- _The exercise_
Please output only the lines that run from the line containing "before = set(bpy.data.objects)" through the end of the material below, exactly.

--------------------------------------------------

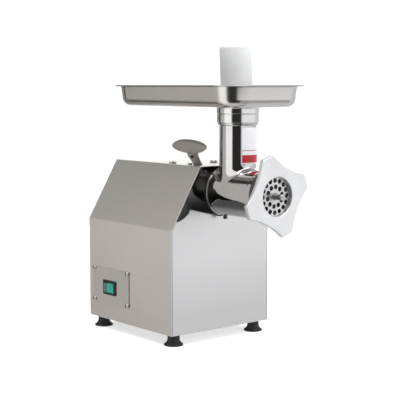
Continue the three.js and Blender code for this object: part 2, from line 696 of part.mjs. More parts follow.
function tray() {
  const rim = roundedRectangle(-TRAY.halfX, TRAY.halfX, TRAY.front, TRAY.back, TRAY.corner);
  return cut(
    join(
      panSolid(0, TRAY.floorZ, TRAY.rimZ),
      prismZ(rim, TRAY.rimZ - TRAY.sheet, TRAY.rimZ, 3),
      latheZ(disc(COLLAR.outer, COLLAR.bottom, TRAY.floorZ + TRAY.sheet / 2), 0, THROAT.y, 28),
    ),
    panSolid(TRAY.sheet, TRAY.floorZ + TRAY.sheet, TRAY.rimZ + 1),
    latheZ(disc(COLLAR.bore, COLLAR.bottom - 1, TRAY.floorZ + 5), 0, THROAT.y, 28),
  );
}

// Pusher: a solid turned bar with rounded ends that leans a little in the wider throat.
function pusher() {
  const { radius, bottom, top, round, leanDeg, leanX, leanY, pivotZ } = PUSHER;
  const end = (z, into) => [[radius - round, z], [radius - round * 0.3, z + into * round * 0.3]];
  const profile = [
    [0, bottom], ...end(bottom, 1), [radius, bottom + round],
    [radius, top - round], ...end(top, -1).reverse(), [0, top],
  ].map(([r, z]) => [r, z - pivotZ]);
  const body = latheGeometry(profile, 24).rotateX(Math.PI / 2);
  const lean = new THREE.Vector3(leanX, leanY, 0).normalize();
  const tilt = THREE.MathUtils.degToRad(leanDeg);
  const axis = new THREE.Vector3(0, 0, 1).cross(lean).normalize();
  return body
    .applyMatrix4(new THREE.Matrix4().makeRotationAxis(axis, tilt))
    .translate(0, THROAT.y, pivotZ);
}

// ---- assembly -----------------------------------------------------------------------------------
const root = new THREE.Group();
function add(name, geometry, look) {
  const mesh = new THREE.Mesh(geometry, look);
  mesh.name = name;
  root.add(mesh);
}

add("housing_shell", housingShell(), brushed);
add("front_panel", frontPanel(), brushed);
add("rear_panel", rearPanel(), brushed);
add("base_plate", basePlate(), steel);
for (const [end, y] of [["front", FOOT.inset], ["rear", HOUSING.depth - FOOT.inset]])
  for (const [side, x] of [["left", -FOOT.x], ["right", FOOT.x]])
    add(`foot_${end}_${side}`, foot(x, y), rubber);
add("switch_plate", switchPlate(), brushed);
plateCorners.forEach(([y, z], i) => add(`plate_screw_${i + 1}`, plateScrew(y, z), steel));
add("switch_body", switchBody(), blackPlastic);
add("rocker", rocker(), greenLens);
COVER_SCREWS.forEach(([x, y, head], i) => add(`cover_screw_${i + 1}`, coverScrew(x, y, head), darkSteel));
add("filler_plug", fillerPlug(), polished);

add("socket_tube", socketTube(), polished);
add("gear_case", gearCase(), castAlloy);
add("chassis_plate", chassisPlate(), steel);
add("output_bearing_front", bearing(AXIS_Z, SHAFT.output, BEARING.outer, 39.5, 51.4), steel);
add("output_bearing_rear", bearing(AXIS_Z, SHAFT.output, BEARING.outer, 60.3, BEARING.back), steel);
add("lay_bush_front", bearing(LAY_Z, SHAFT.lay, SHAFT.bush, 60.3, 70.5), copperRed);
add("lay_bush_rear", bearing(LAY_Z, SHAFT.lay, SHAFT.bush, CHASSIS.y0, CHASSIS.y1), copperRed);

add("output_shaft", outputShaft(), steel);
add("output_gear", gear(STAGE2, STAGE2.gear, 12.8, AXIS_Z, -UP + Math.PI / STAGE2.gear), steel);
add("lay_shaft", latheY(disc(SHAFT.lay, 60.6, 120.6), LAY_Z, 16), steel);
add("lay_pinion", gear(STAGE2, STAGE2.pinion, 8.3, LAY_Z, UP, 0.5), steel);
add("lay_gear", gear(STAGE1, STAGE1.gear, 8.3, LAY_Z, -UP + Math.PI / STAGE1.gear), steel);
add("motor_pinion", gear(STAGE1, STAGE1.pinion, 5.8, MOTOR_Z, UP, 0.5), steel);

add("motor_front_bell", motorBell(MOTOR.front, 131), castAlloy);
const laminations = ring(MOTOR.rotor + 0.6, MOTOR.radius, MOTOR.core0, MOTOR.core1);
add("stator", latheY(laminations, MOTOR_Z, 26), darkSteel);
add("motor_rear_bell", motorBell(MOTOR.core1 + GAP, MOTOR.back), castAlloy);
add("motor_bearing_front", bearing(MOTOR_Z, SHAFT.motor, 15, MOTOR.front + 1.8, 131), steel);
add("motor_bearing_rear", bearing(MOTOR_Z, SHAFT.motor, 15, MOTOR.core1 + 2.1, MOTOR.back), steel);
add("motor_shaft", motorShaft(), steel);
add("rotor_core", latheY(ring(7.3, MOTOR.rotor, 135, 190), MOTOR_Z, 20), darkSteel);
add("cooling_fan", fan(), blackPlastic);
add("fan_cowl", fanCowl(), darkSteel);
const { x0: capStart, x1: capEnd, radius: capRadius, y: capY, z: capZ } = CAPACITOR;
add("start_capacitor", latheX(disc(capRadius, capStart, capEnd), capY, capZ, 20), whitePlastic);
add("capacitor_clip", capacitorClip(), steel);
add("terminal_block", terminalBlock(), whitePlastic);
add("cable_gland", cableGland(), blackPlastic);
add("gland_nut", glandNut(), blackPlastic);

add("clamp_screw", clampAxis(CLAMP.screw, CLAMP.tip, CLAMP.end), steel);
add("clamp_handle", clampHandle(), greyPlastic);

add("head_casting", headCasting(), polished);
add("head_o_ring", oRing(), rubber);
add("locating_screw", locatingScrew(), darkSteel);
add("cutting_plate", cuttingPlate(), steel);
add("plate_key", latheY(disc(PLATE.key, PLATE.front + 1, HEAD.mouth + 5.5), AXIS_Z - PLATE.radius, 8), steel);
add("auger", auger(), steel);
const stud = [
  [0, STUD.tip], [STUD.radius - 1, STUD.tip], [STUD.radius, STUD.tip + 1],
  [STUD.radius, STUD.back], [0, STUD.back],
];
add("auger_stud", latheY(stud, AXIS_Z, 12), steel);
add("knife", knife(), steel);
add("ring_nut", ringNut(), satinCast);
const ringFront = NUT.front + NUT.lip + GAP;
add("thrust_ring", latheY(ring(33, NUT.bore - 0.4, ringFront, ringFront + 0.8), AXIS_Z, 24), whitePlastic);
add("feed_tray", tray(), brushed);
add("pusher", pusher(), whitePlastic);

// The origin of the finished part: the middle of its box, on the table.
const box = new THREE.Box3().setFromObject(root);
const middle = box.getCenter(new THREE.Vector3());
root.position.set(-middle.x, -middle.y, -box.min.z);

export default root;
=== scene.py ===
import math

import bmesh
import bpy
from mathutils import Matrix, Vector


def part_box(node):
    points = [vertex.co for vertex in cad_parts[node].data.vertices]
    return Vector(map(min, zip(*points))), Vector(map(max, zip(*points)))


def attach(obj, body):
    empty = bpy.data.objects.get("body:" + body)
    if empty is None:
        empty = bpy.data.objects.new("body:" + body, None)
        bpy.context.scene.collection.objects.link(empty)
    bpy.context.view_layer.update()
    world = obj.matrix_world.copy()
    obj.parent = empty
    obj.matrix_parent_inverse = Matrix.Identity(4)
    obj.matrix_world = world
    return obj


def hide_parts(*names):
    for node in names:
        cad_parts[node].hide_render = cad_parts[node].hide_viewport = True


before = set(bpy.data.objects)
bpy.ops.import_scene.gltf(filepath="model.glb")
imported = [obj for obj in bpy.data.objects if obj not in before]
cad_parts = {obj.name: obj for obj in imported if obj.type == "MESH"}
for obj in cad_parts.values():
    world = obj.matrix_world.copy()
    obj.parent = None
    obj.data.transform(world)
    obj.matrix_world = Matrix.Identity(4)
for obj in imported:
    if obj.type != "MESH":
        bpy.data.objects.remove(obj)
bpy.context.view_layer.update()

# ---- working frame ----
# Shapes below are in millimetres: x from the auger's axis, y from the housing's front edge, z from the table.
MM = 0.001
stud_low, stud_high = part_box("auger_stud")
ORIGIN = Vector(((stud_low.x + stud_high.x) / 2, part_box("housing_shell")[0].y, 0))
TO_FRAME = Matrix.Translation(ORIGIN) @ Matrix.Scale(MM, 4)


def span(node):
    """Lowest and highest corner of a CAD node in millimetres."""
    return [(corner - ORIGIN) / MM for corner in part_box(node)]


def middle_of(node):
    """Middle of a CAD node's box in millimetres."""
    low, high = span(node)
    return (low + high) / 2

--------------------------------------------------

- _Task result_
before = set(bpy.data.objects)
bpy.ops.import_scene.gltf(filepath="model.glb")
imported = [obj for obj in bpy.data.objects if obj not in before]
cad_parts = {obj.name: obj for obj in imported if obj.type == "MESH"}
for obj in cad_parts.values():
    world = obj.matrix_world.copy()
    obj.parent = None
    obj.data.transform(world)
    obj.matrix_world = Matrix.Identity(4)
for obj in imported:
    if obj.type != "MESH":
        bpy.data.objects.remove(obj)
bpy.context.view_layer.update()

# ---- working frame ----
# Shapes below are in millimetres: x from the auger's axis, y from the housing's front edge, z from the table.
MM = 0.001
stud_low, stud_high = part_box("auger_stud")
ORIGIN = Vector(((stud_low.x + stud_high.x) / 2, part_box("housing_shell")[0].y, 0))
TO_FRAME = Matrix.Translation(ORIGIN) @ Matrix.Scale(MM, 4)


def span(node):
    """Lowest and highest corner of a CAD node in millimetres."""
    return [(corner - ORIGIN) / MM for corner in part_box(node)]


def middle_of(node):
    """Middle of a CAD node's box in millimetres."""
    low, high = span(node)
    return (low + high) / 2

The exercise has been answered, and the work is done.